* What you are asked to do *
The listing beneath should be written out in full, exactly as shown.

* Records for processing *

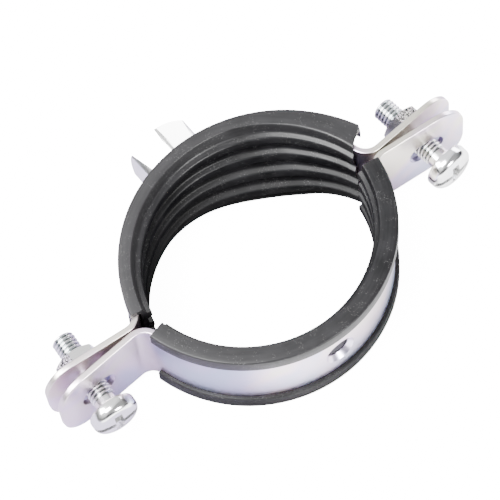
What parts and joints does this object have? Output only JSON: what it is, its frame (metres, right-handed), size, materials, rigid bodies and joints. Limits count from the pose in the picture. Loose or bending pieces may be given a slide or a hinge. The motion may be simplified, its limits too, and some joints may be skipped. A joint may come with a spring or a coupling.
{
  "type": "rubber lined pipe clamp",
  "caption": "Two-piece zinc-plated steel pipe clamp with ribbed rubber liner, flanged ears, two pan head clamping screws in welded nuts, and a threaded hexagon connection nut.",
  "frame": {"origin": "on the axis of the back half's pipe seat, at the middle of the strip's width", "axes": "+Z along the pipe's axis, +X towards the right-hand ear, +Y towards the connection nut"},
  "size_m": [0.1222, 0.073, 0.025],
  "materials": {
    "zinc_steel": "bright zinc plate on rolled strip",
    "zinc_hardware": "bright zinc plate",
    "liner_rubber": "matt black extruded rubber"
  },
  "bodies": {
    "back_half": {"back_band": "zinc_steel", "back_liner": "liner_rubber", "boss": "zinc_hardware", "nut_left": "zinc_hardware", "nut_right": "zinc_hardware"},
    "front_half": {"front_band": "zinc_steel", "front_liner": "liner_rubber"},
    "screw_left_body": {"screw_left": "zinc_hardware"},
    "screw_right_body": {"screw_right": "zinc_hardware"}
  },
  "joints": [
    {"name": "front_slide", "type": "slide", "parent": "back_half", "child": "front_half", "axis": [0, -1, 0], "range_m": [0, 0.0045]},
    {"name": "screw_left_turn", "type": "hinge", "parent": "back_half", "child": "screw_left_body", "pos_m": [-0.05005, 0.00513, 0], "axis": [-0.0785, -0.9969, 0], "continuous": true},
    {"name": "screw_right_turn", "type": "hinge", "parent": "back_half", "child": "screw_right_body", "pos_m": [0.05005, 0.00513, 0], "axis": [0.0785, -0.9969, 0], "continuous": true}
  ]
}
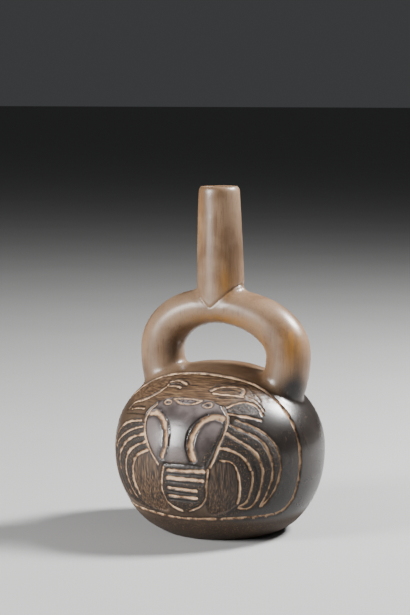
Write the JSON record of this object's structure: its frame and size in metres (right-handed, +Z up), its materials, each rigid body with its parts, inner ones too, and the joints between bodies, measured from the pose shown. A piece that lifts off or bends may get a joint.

* Answer *
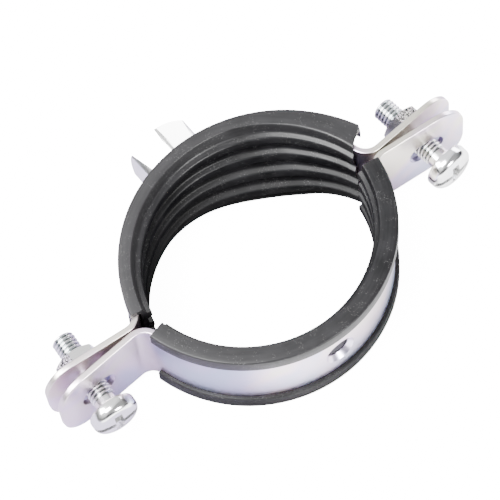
What parts and joints does this object have? Output only JSON: what it is, its frame (metres, right-handed), size, materials, rigid bodies and joints. Limits count from the pose in the picture. Loose or bending pieces may be given a slide or a hinge. The motion may be simplified, its limits too, and some joints may be skipped. A joint may come with a spring or a coupling.
{
  "type": "rubber lined pipe clamp",
  "caption": "Two-piece zinc-plated steel pipe clamp with ribbed rubber liner, flanged ears, two pan head clamping screws in welded nuts, and a threaded hexagon connection nut.",
  "frame": {"origin": "on the axis of the back half's pipe seat, at the middle of the strip's width", "axes": "+Z along the pipe's axis, +X towards the right-hand ear, +Y towards the connection nut"},
  "size_m": [0.1222, 0.073, 0.025],
  "materials": {
    "zinc_steel": "bright zinc plate on rolled strip",
    "zinc_hardware": "bright zinc plate",
    "liner_rubber": "matt black extruded rubber"
  },
  "bodies": {
    "back_half": {"back_band": "zinc_steel", "back_liner": "liner_rubber", "boss": "zinc_hardware", "nut_left": "zinc_hardware", "nut_right": "zinc_hardware"},
    "front_half": {"front_band": "zinc_steel", "front_liner": "liner_rubber"},
    "screw_left_body": {"screw_left": "zinc_hardware"},
    "screw_right_body": {"screw_right": "zinc_hardware"}
  },
  "joints": [
    {"name": "front_slide", "type": "slide", "parent": "back_half", "child": "front_half", "axis": [0, -1, 0], "range_m": [0, 0.0045]},
    {"name": "screw_left_turn", "type": "hinge", "parent": "back_half", "child": "screw_left_body", "pos_m": [-0.05005, 0.00513, 0], "axis": [-0.0785, -0.9969, 0], "continuous": true},
    {"name": "screw_right_turn", "type": "hinge", "parent": "back_half", "child": "screw_right_body", "pos_m": [0.05005, 0.00513, 0], "axis": [0.0785, -0.9969, 0], "continuous": true}
  ]
}
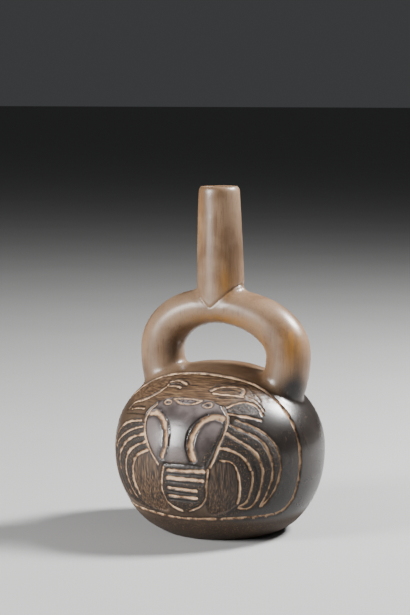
Write the JSON record of this object's structure: its frame and size in metres (right-handed, +Z up), its materials, each rigid body with its parts, inner ones too, and the joints between bodies, measured from the pose shown. A piece that lifts off or bends may get a joint.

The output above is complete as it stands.